SOURCE EXCERPT>
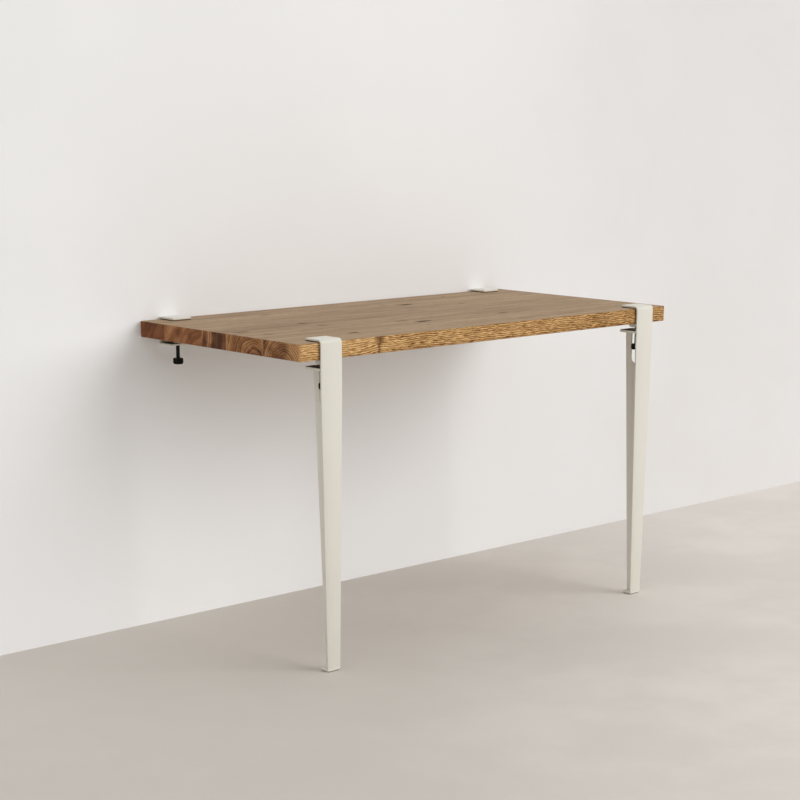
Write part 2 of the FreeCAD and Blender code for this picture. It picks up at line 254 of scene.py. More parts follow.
def oak(name, edges, pith, ring, ring_depth, seed, end, tint, knots, stripes=()):
    """Finish of one stave: streaks on its faces, rough lines on its long edge and rings on its end."""
    material, shader, place = start_finish(name, {"IOR": 1.45, "Specular IOR Level": 0.28})
    along, across, up = axis(place, 0), axis(place, 1), axis(place, 2)

    # Knots darken the top and push the grain aside
    dark = None
    lane = across
    for knot_x, knot_y, length, width, depth in knots:
        gap = distance(place, (knot_x, knot_y, KNOT_LEVEL), (1 / length, 1 / width, 14.0))
        rough_gap = gap + (cloud(place, (90, 260, 90), 3.0, seed + knot_x) - 0.5) * 1.1
        spot = rise(rough_gap, 1.00, 0.42) * depth
        dark = spot if dark is None else larger(dark, spot)
        lane = lane - (across - knot_y) * rise(gap, 3.6, 0.7) * 0.62

    # Top and underside
    drift = cloud(place, (1.3, 9.0, 4.0), 2.0, seed) - 0.5
    lane = lane + drift * 0.03 + (cloud(place, (6.0, 40.0, 10.0), 2.0, seed + 5) - 0.5) * 0.004
    lane_place = place.node("ShaderNodeCombineXYZ", {}, {0: along, 1: lane, 2: up * 0.3})
    broad = cloud(lane_place, (1.6, 42.0, 1.0), 3.0, seed + 2)
    streaks = cloud(lane_place, (7.0, 310.0, 1.0), 5.0, seed + 3, 0.62)
    fine = cloud(lane_place, (30.0, 1500.0, 1.0), 2.0, seed + 4)
    arches = bands(lane, 0.0105) * rise(cloud(place, (2.0, 14.0, 1.0), 1.0, seed + 8), 0.35, 0.75)
    face_level = broad * 0.24 + streaks * 0.60 + fine * 0.16 + arches * 0.10 + (tint - 0.5) * 0.24 - 0.02
    face = ramp(face_level, (
        (0.32, tone(*FACE_TONES[0])), (0.50, tone(*FACE_TONES[1])), (0.68, tone(*FACE_TONES[2])),
    ))
    flecks = rise(cloud(lane_place, (26.0, 300.0, 1.0), 2.0, seed + 7), 0.57, 0.70)
    pores = rise(cloud(lane_place, (75.0, 2400.0, 1.0), 1.0, seed + 6), 0.63, 0.74)
    face = blend(face, PORE_TONE, larger(pores * 0.38, flecks * 0.46))

    # Long edge: short wavy lines that stand proud where the soft wood was brushed out, and a split knot
    # on the front that widens upwards
    split_gap = size_of(along - SPLIT_X + (cloud(place, (1.0, 1.0, 70.0), 2.0, 4.0) - 0.5) * 0.030)
    knot_width = rise(up, -0.006, 0.030) * 0.0165 + 0.0020
    knot_reach = rise(split_gap, 0.050, 0.004)
    wave = up + (cloud(place, (17.0, 1.0, 30.0), 2.0, seed + 9) - 0.5) * 0.0085
    wave = wave + (cloud(place, (60.0, 1.0, 110.0), 2.0, seed + 10) - 0.5) * 0.0056 - knot_reach * 0.0052
    lines = bands(wave, 0.0046)
    dashes = cloud(place.node("ShaderNodeCombineXYZ", {}, {0: along, 1: across, 2: wave}), (
        52.0, 1.0, 430.0,
    ), 4.0, seed + 12, 0.66)
    patches = cloud(place, (16.0, 1.0, 60.0), 2.0, seed + 13)
    edge_level = lines * 0.20 + dashes * 1.04 + patches * 0.18 - 0.16
    # Painted shade: towards its right end the edge is painted darker, which tones down the lamp's stronger
    # light there. The edge is also a little paler at its far left end and a little darker towards its bottom.
    edge_level = edge_level - rise(along, -0.42, -0.30) * 0.05 - rise(along, 0.10, 0.60) * 0.03
    edge_level = edge_level - rise(up, 0.000, -0.010) * 0.06
    edge = ramp(edge_level, (
        (0.30, tone(*EDGE_TONES[0])), (0.48, tone(*EDGE_TONES[1])), (0.70, tone(*EDGE_TONES[2])),
    ))
    split = rise(split_gap, 0.0034, 0.0006) * rise(patches, 0.30, 0.50)
    front_share = rise(across, -0.55, -0.58)
    fan = rise(split_gap + (dashes - 0.5) * 0.024, knot_width * 1.3, knot_width * 0.3)
    edge_spot = split * front_share * 0.45
    edge = blend(edge, EDGE_KNOT_TONE, fan * front_share * 0.78)
    edge = blend(edge, SPLIT_TONE, edge_spot)

    # End: rings round the pith, pores between them, broad stripes and a paler strip along the front arris
    radius = distance(place, (0.0, *pith), (0.0, 1.0, 1.0))
    radius = radius + (cloud(place, (2.0, 34.0, 34.0), 2.0, seed + 14) - 0.5) * 0.011
    radius = radius + (cloud(place, (2.0, 210.0, 210.0), 2.0, seed + 20) - 0.5) * 0.0020
    years = place.node("ShaderNodeCombineXYZ", {}, {0: radius, 1: across * 0.05, 2: up * 0.05})
    pace = cloud(years, (0.42 / ring, 60.0, 60.0), 2.0, seed + 18)
    rings = rise(bands(radius + pace * ring * 2.2, ring), 0.64, 0.97)
    speckle = cloud(place, (4.0, 1100.0, 1100.0), 2.0, seed + 15)
    blotch = cloud(place, (3.0, 26.0, 40.0), 3.0, seed + 16)
    end_level = pace * 0.46 + blotch * 0.34 + speckle * 0.12 + 0.04
    for stripe_y, reach, change in stripes:
        stripe_gap = size_of(across - stripe_y + (blotch - 0.5) * 0.01)
        end_level = end_level + rise(stripe_gap, reach, reach * 0.5) * change
    end_face = ramp(end_level, ((0.38, tone(*end[0])), (0.48, tone(*end[1])), (0.60, tone(*end[2]))))
    end_face = blend(end_face, tone(*end[0]), rings * ring_depth)
    end_pores = rise(cloud(place, (3.0, 1500.0, 1500.0), 1.0, seed + 17), 0.64, 0.72) * (1 - rings)
    end_face = blend(end_face, END_PORE_TONE, end_pores * 0.5)
    end_face = blend(end_face, tone(*EDGE_TONES[2]), rise(across, -0.598, -0.604) * 0.45)

    # Which way the surface faces says which of the three shows
    facing = place.node("ShaderNodeTexCoord", {}, {}, output=1)
    end_share = rise(size_of(axis(facing, 0)), 0.60, 0.80)
    edge_share = rise(size_of(axis(facing, 1)), 0.55, 0.80)

    # Glue lines
    nearest = size_of(across - sum(edges) / 2)
    inner_reach = abs(edges[0] - edges[1]) / 2
    seam = rise(nearest, inner_reach - 0.0007, inner_reach - 0.0001)
    outer = {"stave_rear": rise(across, -0.03, -0.01), "stave_front": rise(across, -0.58, -0.60)}
    if name in outer:
        seam = seam * (1 - outer[name])

    face = blend(face, KNOT_TONE, dark)
    wood = blend(blend(face, edge, edge_share), end_face, end_share)
    wood = blend(wood, SPLIT_TONE, seam * 0.42)
    wood.into(shader.inputs["Base Color"])

    face_dullness = 0.46 + (1 - face_level) * 0.16 + pores * 0.15 + dark * 0.25
    edge_dullness = 0.74 - edge_level * 0.12 + edge_spot * 0.15
    dullness = between(face_dullness, edge_dullness, edge_share) + end_share * 0.14
    dullness.into(shader.inputs["Roughness"])

    face_relief = streaks * 0.5 + fine * 0.25 - pores * 0.8 - dark * 0.9
    edge_relief = lines * 1.5 + dashes * 1.6 - edge_spot * 2.0
    end_relief = rings * 0.5 + speckle * 0.5 - end_pores * 1.0
    relief = between(between(face_relief, edge_relief, edge_share), end_relief, end_share) - seam * 1.2
    emboss(shader, relief, 0.55, 0.00042)
    return material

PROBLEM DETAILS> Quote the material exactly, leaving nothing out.

RESULT OF THIS TASK>
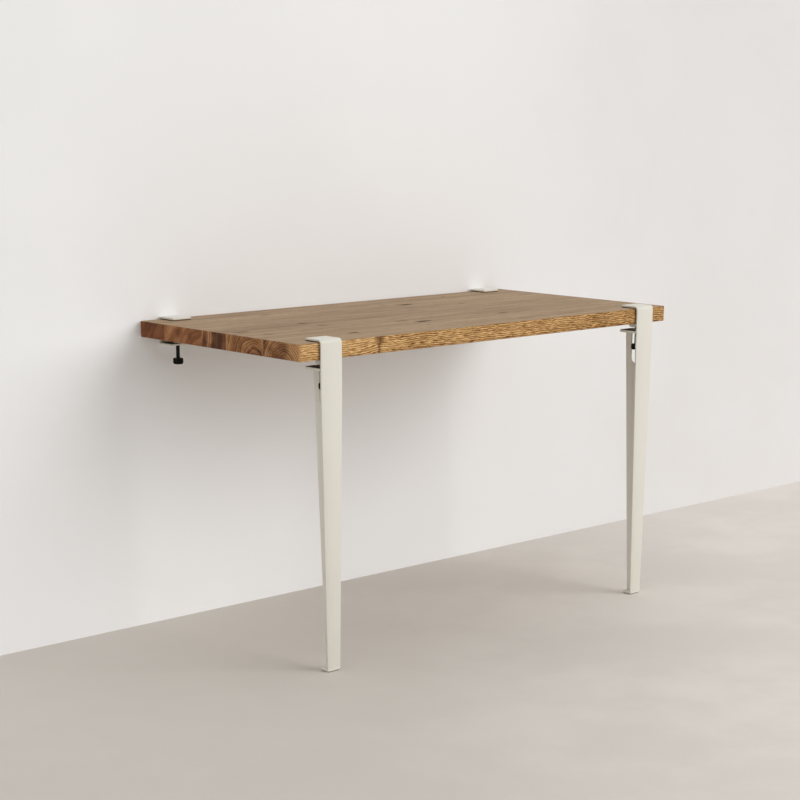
Write part 2 of the FreeCAD and Blender code for this picture. It picks up at line 254 of scene.py. More parts follow.
def oak(name, edges, pith, ring, ring_depth, seed, end, tint, knots, stripes=()):
    """Finish of one stave: streaks on its faces, rough lines on its long edge and rings on its end."""
    material, shader, place = start_finish(name, {"IOR": 1.45, "Specular IOR Level": 0.28})
    along, across, up = axis(place, 0), axis(place, 1), axis(place, 2)

    # Knots darken the top and push the grain aside
    dark = None
    lane = across
    for knot_x, knot_y, length, width, depth in knots:
        gap = distance(place, (knot_x, knot_y, KNOT_LEVEL), (1 / length, 1 / width, 14.0))
        rough_gap = gap + (cloud(place, (90, 260, 90), 3.0, seed + knot_x) - 0.5) * 1.1
        spot = rise(rough_gap, 1.00, 0.42) * depth
        dark = spot if dark is None else larger(dark, spot)
        lane = lane - (across - knot_y) * rise(gap, 3.6, 0.7) * 0.62

    # Top and underside
    drift = cloud(place, (1.3, 9.0, 4.0), 2.0, seed) - 0.5
    lane = lane + drift * 0.03 + (cloud(place, (6.0, 40.0, 10.0), 2.0, seed + 5) - 0.5) * 0.004
    lane_place = place.node("ShaderNodeCombineXYZ", {}, {0: along, 1: lane, 2: up * 0.3})
    broad = cloud(lane_place, (1.6, 42.0, 1.0), 3.0, seed + 2)
    streaks = cloud(lane_place, (7.0, 310.0, 1.0), 5.0, seed + 3, 0.62)
    fine = cloud(lane_place, (30.0, 1500.0, 1.0), 2.0, seed + 4)
    arches = bands(lane, 0.0105) * rise(cloud(place, (2.0, 14.0, 1.0), 1.0, seed + 8), 0.35, 0.75)
    face_level = broad * 0.24 + streaks * 0.60 + fine * 0.16 + arches * 0.10 + (tint - 0.5) * 0.24 - 0.02
    face = ramp(face_level, (
        (0.32, tone(*FACE_TONES[0])), (0.50, tone(*FACE_TONES[1])), (0.68, tone(*FACE_TONES[2])),
    ))
    flecks = rise(cloud(lane_place, (26.0, 300.0, 1.0), 2.0, seed + 7), 0.57, 0.70)
    pores = rise(cloud(lane_place, (75.0, 2400.0, 1.0), 1.0, seed + 6), 0.63, 0.74)
    face = blend(face, PORE_TONE, larger(pores * 0.38, flecks * 0.46))

    # Long edge: short wavy lines that stand proud where the soft wood was brushed out, and a split knot
    # on the front that widens upwards
    split_gap = size_of(along - SPLIT_X + (cloud(place, (1.0, 1.0, 70.0), 2.0, 4.0) - 0.5) * 0.030)
    knot_width = rise(up, -0.006, 0.030) * 0.0165 + 0.0020
    knot_reach = rise(split_gap, 0.050, 0.004)
    wave = up + (cloud(place, (17.0, 1.0, 30.0), 2.0, seed + 9) - 0.5) * 0.0085
    wave = wave + (cloud(place, (60.0, 1.0, 110.0), 2.0, seed + 10) - 0.5) * 0.0056 - knot_reach * 0.0052
    lines = bands(wave, 0.0046)
    dashes = cloud(place.node("ShaderNodeCombineXYZ", {}, {0: along, 1: across, 2: wave}), (
        52.0, 1.0, 430.0,
    ), 4.0, seed + 12, 0.66)
    patches = cloud(place, (16.0, 1.0, 60.0), 2.0, seed + 13)
    edge_level = lines * 0.20 + dashes * 1.04 + patches * 0.18 - 0.16
    # Painted shade: towards its right end the edge is painted darker, which tones down the lamp's stronger
    # light there. The edge is also a little paler at its far left end and a little darker towards its bottom.
    edge_level = edge_level - rise(along, -0.42, -0.30) * 0.05 - rise(along, 0.10, 0.60) * 0.03
    edge_level = edge_level - rise(up, 0.000, -0.010) * 0.06
    edge = ramp(edge_level, (
        (0.30, tone(*EDGE_TONES[0])), (0.48, tone(*EDGE_TONES[1])), (0.70, tone(*EDGE_TONES[2])),
    ))
    split = rise(split_gap, 0.0034, 0.0006) * rise(patches, 0.30, 0.50)
    front_share = rise(across, -0.55, -0.58)
    fan = rise(split_gap + (dashes - 0.5) * 0.024, knot_width * 1.3, knot_width * 0.3)
    edge_spot = split * front_share * 0.45
    edge = blend(edge, EDGE_KNOT_TONE, fan * front_share * 0.78)
    edge = blend(edge, SPLIT_TONE, edge_spot)

    # End: rings round the pith, pores between them, broad stripes and a paler strip along the front arris
    radius = distance(place, (0.0, *pith), (0.0, 1.0, 1.0))
    radius = radius + (cloud(place, (2.0, 34.0, 34.0), 2.0, seed + 14) - 0.5) * 0.011
    radius = radius + (cloud(place, (2.0, 210.0, 210.0), 2.0, seed + 20) - 0.5) * 0.0020
    years = place.node("ShaderNodeCombineXYZ", {}, {0: radius, 1: across * 0.05, 2: up * 0.05})
    pace = cloud(years, (0.42 / ring, 60.0, 60.0), 2.0, seed + 18)
    rings = rise(bands(radius + pace * ring * 2.2, ring), 0.64, 0.97)
    speckle = cloud(place, (4.0, 1100.0, 1100.0), 2.0, seed + 15)
    blotch = cloud(place, (3.0, 26.0, 40.0), 3.0, seed + 16)
    end_level = pace * 0.46 + blotch * 0.34 + speckle * 0.12 + 0.04
    for stripe_y, reach, change in stripes:
        stripe_gap = size_of(across - stripe_y + (blotch - 0.5) * 0.01)
        end_level = end_level + rise(stripe_gap, reach, reach * 0.5) * change
    end_face = ramp(end_level, ((0.38, tone(*end[0])), (0.48, tone(*end[1])), (0.60, tone(*end[2]))))
    end_face = blend(end_face, tone(*end[0]), rings * ring_depth)
    end_pores = rise(cloud(place, (3.0, 1500.0, 1500.0), 1.0, seed + 17), 0.64, 0.72) * (1 - rings)
    end_face = blend(end_face, END_PORE_TONE, end_pores * 0.5)
    end_face = blend(end_face, tone(*EDGE_TONES[2]), rise(across, -0.598, -0.604) * 0.45)

    # Which way the surface faces says which of the three shows
    facing = place.node("ShaderNodeTexCoord", {}, {}, output=1)
    end_share = rise(size_of(axis(facing, 0)), 0.60, 0.80)
    edge_share = rise(size_of(axis(facing, 1)), 0.55, 0.80)

    # Glue lines
    nearest = size_of(across - sum(edges) / 2)
    inner_reach = abs(edges[0] - edges[1]) / 2
    seam = rise(nearest, inner_reach - 0.0007, inner_reach - 0.0001)
    outer = {"stave_rear": rise(across, -0.03, -0.01), "stave_front": rise(across, -0.58, -0.60)}
    if name in outer:
        seam = seam * (1 - outer[name])

    face = blend(face, KNOT_TONE, dark)
    wood = blend(blend(face, edge, edge_share), end_face, end_share)
    wood = blend(wood, SPLIT_TONE, seam * 0.42)
    wood.into(shader.inputs["Base Color"])

    face_dullness = 0.46 + (1 - face_level) * 0.16 + pores * 0.15 + dark * 0.25
    edge_dullness = 0.74 - edge_level * 0.12 + edge_spot * 0.15
    dullness = between(face_dullness, edge_dullness, edge_share) + end_share * 0.14
    dullness.into(shader.inputs["Roughness"])

    face_relief = streaks * 0.5 + fine * 0.25 - pores * 0.8 - dark * 0.9
    edge_relief = lines * 1.5 + dashes * 1.6 - edge_spot * 2.0
    end_relief = rings * 0.5 + speckle * 0.5 - end_pores * 1.0
    relief = between(between(face_relief, edge_relief, edge_share), end_relief, end_share) - seam * 1.2
    emboss(shader, relief, 0.55, 0.00042)
    return material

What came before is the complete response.